The 50th and so far final state, Hawaii, was also admitted in 1959, 67 years after the DOLE corporation, sugar producers, and the US Marine Corps deposed the last native queen of the archipelago and 62 years after annexation had become politically feasible as a result of the Spanish-American War, in which the United States also annexed Puerto Rico, Guam and Wake Island. The last three islands are not states, although Puerto Rico has occasionally held non-binding referenda to express its desired status within the United States.

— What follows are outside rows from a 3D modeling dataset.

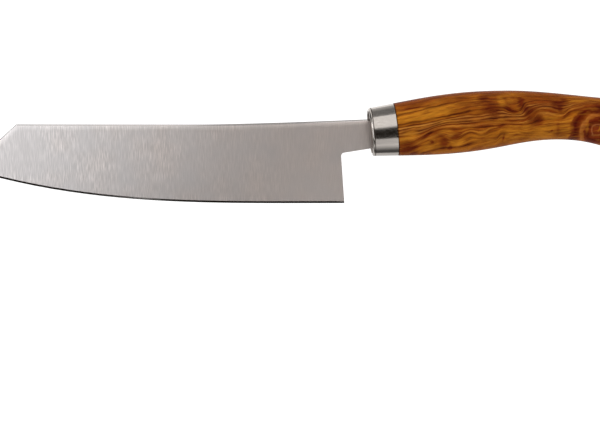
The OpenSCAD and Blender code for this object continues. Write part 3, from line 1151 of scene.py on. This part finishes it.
@dataclass
class Studio:
    """A white table and backdrop, soft light and the camera."""

    aim: Triple = (-21.44, 0.0, -6.67)
    distance: float = 750.0
    yaw: float = 3.0
    pitch: float = 2.0
    sensor: float = 36.0
    lens: float = 93.35
    floor_drop: float = 400.0
    floor_size: float = 12000.0
    # Brightness of the backdrop as a light, and as the camera and the steel see it
    ambient: float = 0.8
    white: float = 1.2
    lamp_place: Triple = (0.0, -600.0, 900.0)
    lamp_aim: Triple = (0.0, 0.0, 30.0)
    lamp_size: Pair = (1200.0, 800.0)
    lamp_watts: float = 6.0
    cards: tuple[Card, ...] = (
        Card("black_front_card", -25, 5, 600, 0.015, -130, 1500, "#ffe0c0"),
        Card("dim_front_card", 5, 9, 600, 0.3, -130, 1500),
        Card("dim_heel_card", 9, 60, 150, 0.6, -70, -10),
        Card("fill_heel_card", -25, -18, 150, 1.1, -40, 14),
        Card("fill_neck_card", -25, -12, 590, 2.1, 95, 260),
        Card("bright_left_card", -45, 8, 550, 2, -520, -235, "#f4f7fb"),
        Card("glow_left_card", 8, 34, 540, 3.1, -520, -250, "#f4f7fb"),
        Card("black_edge_card", -50, -25, 150, 0.015, -400, 12, "#ffe0c0"),
        Card("dark_left_card", -40, 8, 600, 0.15, -1200, -560),
        Card("bright_nose_card", 8, 27, 600, 2.6, -1500, -560),
        Card("dark_nose_card", 27, 185, 590, 0.1, -1500, -400),
        Card("pale_spine_card", 50, 120, 570, 1.1, -380, -75),
        Card("dim_top_card", 56, 64, 600, 0.3),
        Card("dark_top_card", 64, 96, 600, 0.2),
        Card("grey_top_card", 96, 108, 600, 0.35),
        Card("pale_top_card", 108, 126, 600, 0.55),
        Card("grey_front_card", -47, -25, 400, 0.78),
        Card("white_low_card", -57, -47, 400, 0.9),
        Card("pale_low_card", -64, -57, 400, 0.74),
        Card("grey_low_card", -71, -64, 400, 0.55),
        Card("dim_low_card", -79, -71, 400, 0.38),
        Card("dark_low_card", -87, -79, 400, 0.2),
        Card("black_low_card", -113, -87, 400, 0.1),
        Card("pale_back_card", -175, -113, 400, 0.75),
    )

    def build_camera(self) -> None:
        """Sets up the camera at the photograph's place."""
        data = bpy.data.cameras.new("camera")
        data.sensor_width = self.sensor
        data.lens = self.lens
        yaw, pitch = math.radians(self.yaw), math.radians(self.pitch)
        level = math.cos(pitch)
        look = Vector((math.sin(yaw) * level, math.cos(yaw) * level, -math.sin(pitch)))
        camera = link_object("camera", data)
        camera.location = (Vector(self.aim) - look * self.distance) * MM
        camera.rotation_euler = look.to_track_quat("-Z", "Y").to_euler()
        bpy.context.scene.camera = camera

    def build_world(self) -> None:
        """Makes a world that lights softly and is white where the camera or the steel sees it."""
        world = bpy.data.worlds.new("soft_daylight_tent")
        add = empty_tree(world)
        soft, white = (
            add("Background", {"Color": linear(WHITE), "Strength": strength})
            for strength in (self.ambient, self.white)
        )
        add("OutputWorld", {"Surface": add("MixShader", (add_seen(add), soft, white))})
        bpy.context.scene.world = world

    def build_floor(self) -> None:
        """Lays a white floor under the knife that keeps its soft shadow."""
        shape = bmesh.new()
        bmesh.ops.create_grid(shape, x_segments=1, y_segments=1, size=self.floor_size / 2 * MM)
        bmesh.ops.translate(shape, vec=(0, 0, -self.floor_drop * MM), verts=shape.verts)
        table = PaintedTable("white_table", self.white)
        floor = link_shape(shape, "floor", (table,))

    def build_lamp(self) -> None:
        """Hangs one broad lamp over the front of the knife."""
        lamp = bpy.data.lights.new("overhead_softbox", "AREA")
        lamp.shape = "RECTANGLE"
        lamp.size, lamp.size_y = (side * MM for side in self.lamp_size)
        lamp.energy = self.lamp_watts
        piece = link_object("overhead_softbox", lamp)
        piece.visible_glossy = False
        piece.location = [value * MM for value in self.lamp_place]
        way = Vector([value * MM for value in self.lamp_aim]) - piece.location
        piece.rotation_euler = way.to_track_quat("-Z", "Y").to_euler()

    def build(self) -> None:
        """Sets up the whole studio."""
        self.build_camera()
        self.build_world()
        self.build_floor()
        for card in self.cards:
            card.build()
        self.build_lamp()
        bpy.context.scene.view_settings.view_transform = "Standard"


def main() -> None:
    """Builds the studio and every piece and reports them."""
    logging.basicConfig(level=logging.INFO, format="%(message)s")
    Studio().build()
    axis = HandleAxis()
    builders = (
        Blade(),
        Ferrule(axis),
        CarriedNode("ferrule_plate", Steel.SATIN.value),
        Handle(axis),
        CarriedNode("tang_bedding", CuredAdhesive("cured_adhesive")),
    )
    for builder in builders:
        piece = builder.build()
        LOG.info("%s: %d faces", piece.name, len(piece.data.polygons))


if __name__ == "__main__":
    main()
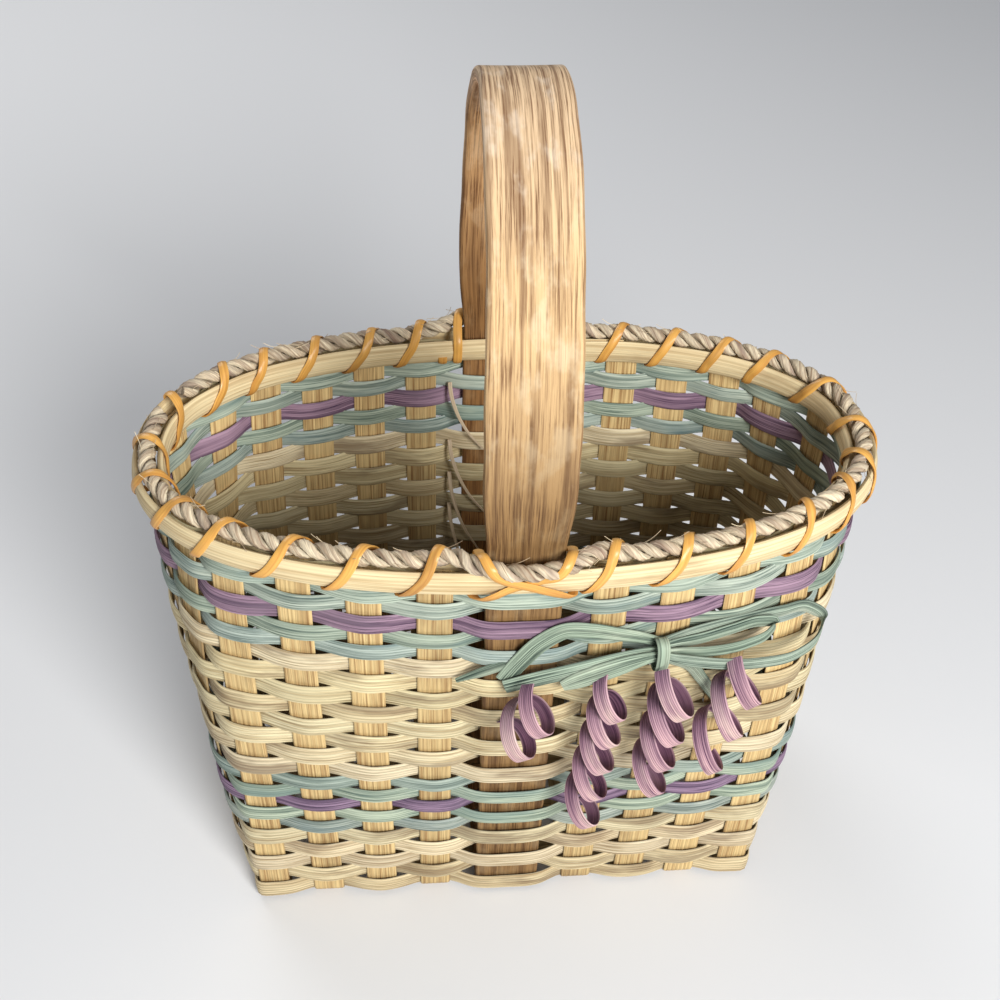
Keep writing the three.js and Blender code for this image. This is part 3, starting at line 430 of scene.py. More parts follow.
def stake_wall(number, fold_z):
    """Route up a wall from the fold, with the way across the strip: rows of point and direction."""
    rows = []
    for turn in np.linspace(math.pi / 2, 0, 5):
        height = fold_z + FOLD_RADIUS * (1 - math.sin(turn))
        inward = -FOLD_RADIUS * (1 - math.cos(turn))
        rows.append(wall(number, 0.0, inward, height))
    rows += [wall(number, 0.0, 0.0, z) for z in np.linspace(fold_z + 2.2 * FOLD_RADIUS, stake_top, 22)]
    points = np.array(rows)
    return np.hstack([points, upright_run(number, points[:, 2])])


def on_back(outline):
    """1 at the corners on the back of a strip and 0 on its face."""
    return np.clip(-outline[:, 1] / 0.0002, 0, 1)


def inside_painted_shade(outline, height):
    """Painted shade by ring and corner of a strip whose back is inside the basket: its inside faces are
    darkened towards the bottom, where the inside lies in shade, and made a little lighter near the rim.
    """
    inside = on_back(outline)[None, :, None]
    depth = np.clip((INSIDE_SHADE_BELOW - height) / INSIDE_SHADE_OVER, 0, 1)[:, None, None]
    return 1 + inside * (0.08 - 0.48 * depth)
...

The United States has occasionally relinquished territory. The most significant example of this was certainly the granting of independence in 1946 to the Philippines as part of the general decolonization of Asia and Africa following World War II. Under both autocratic and democratic governments, the Philippines have subsequently remained a strong United Statesian ally, and today contribute more troops to the U. S. military than some states. Other Pacific territories such as the Federated States of Micronesia and Palau have also become independent in the postwar era with little objection from opinion leaders on the mainland. More controversial was the 1977 agreement between President Jimmy Carter and General Omar Torrijos to return the Panama Canal Zone, which had been part of the United States since 1914, to Panama in the year 2000. Ultimately the United States lived up to this agreement despite the worst fears of both liberals (who decried Operation Just Cause, the 1989 invasion of Panama) and conservatives (who feared the management of the Panama Canal by Chinese interests).

The USA's has been criticized for holding back its United Nations dues (currently, even after the Helms-Biden amendment, the United States has withheld 41%, or $1.246 billion dollars, [2]) as the US has sought reforms within the international organization.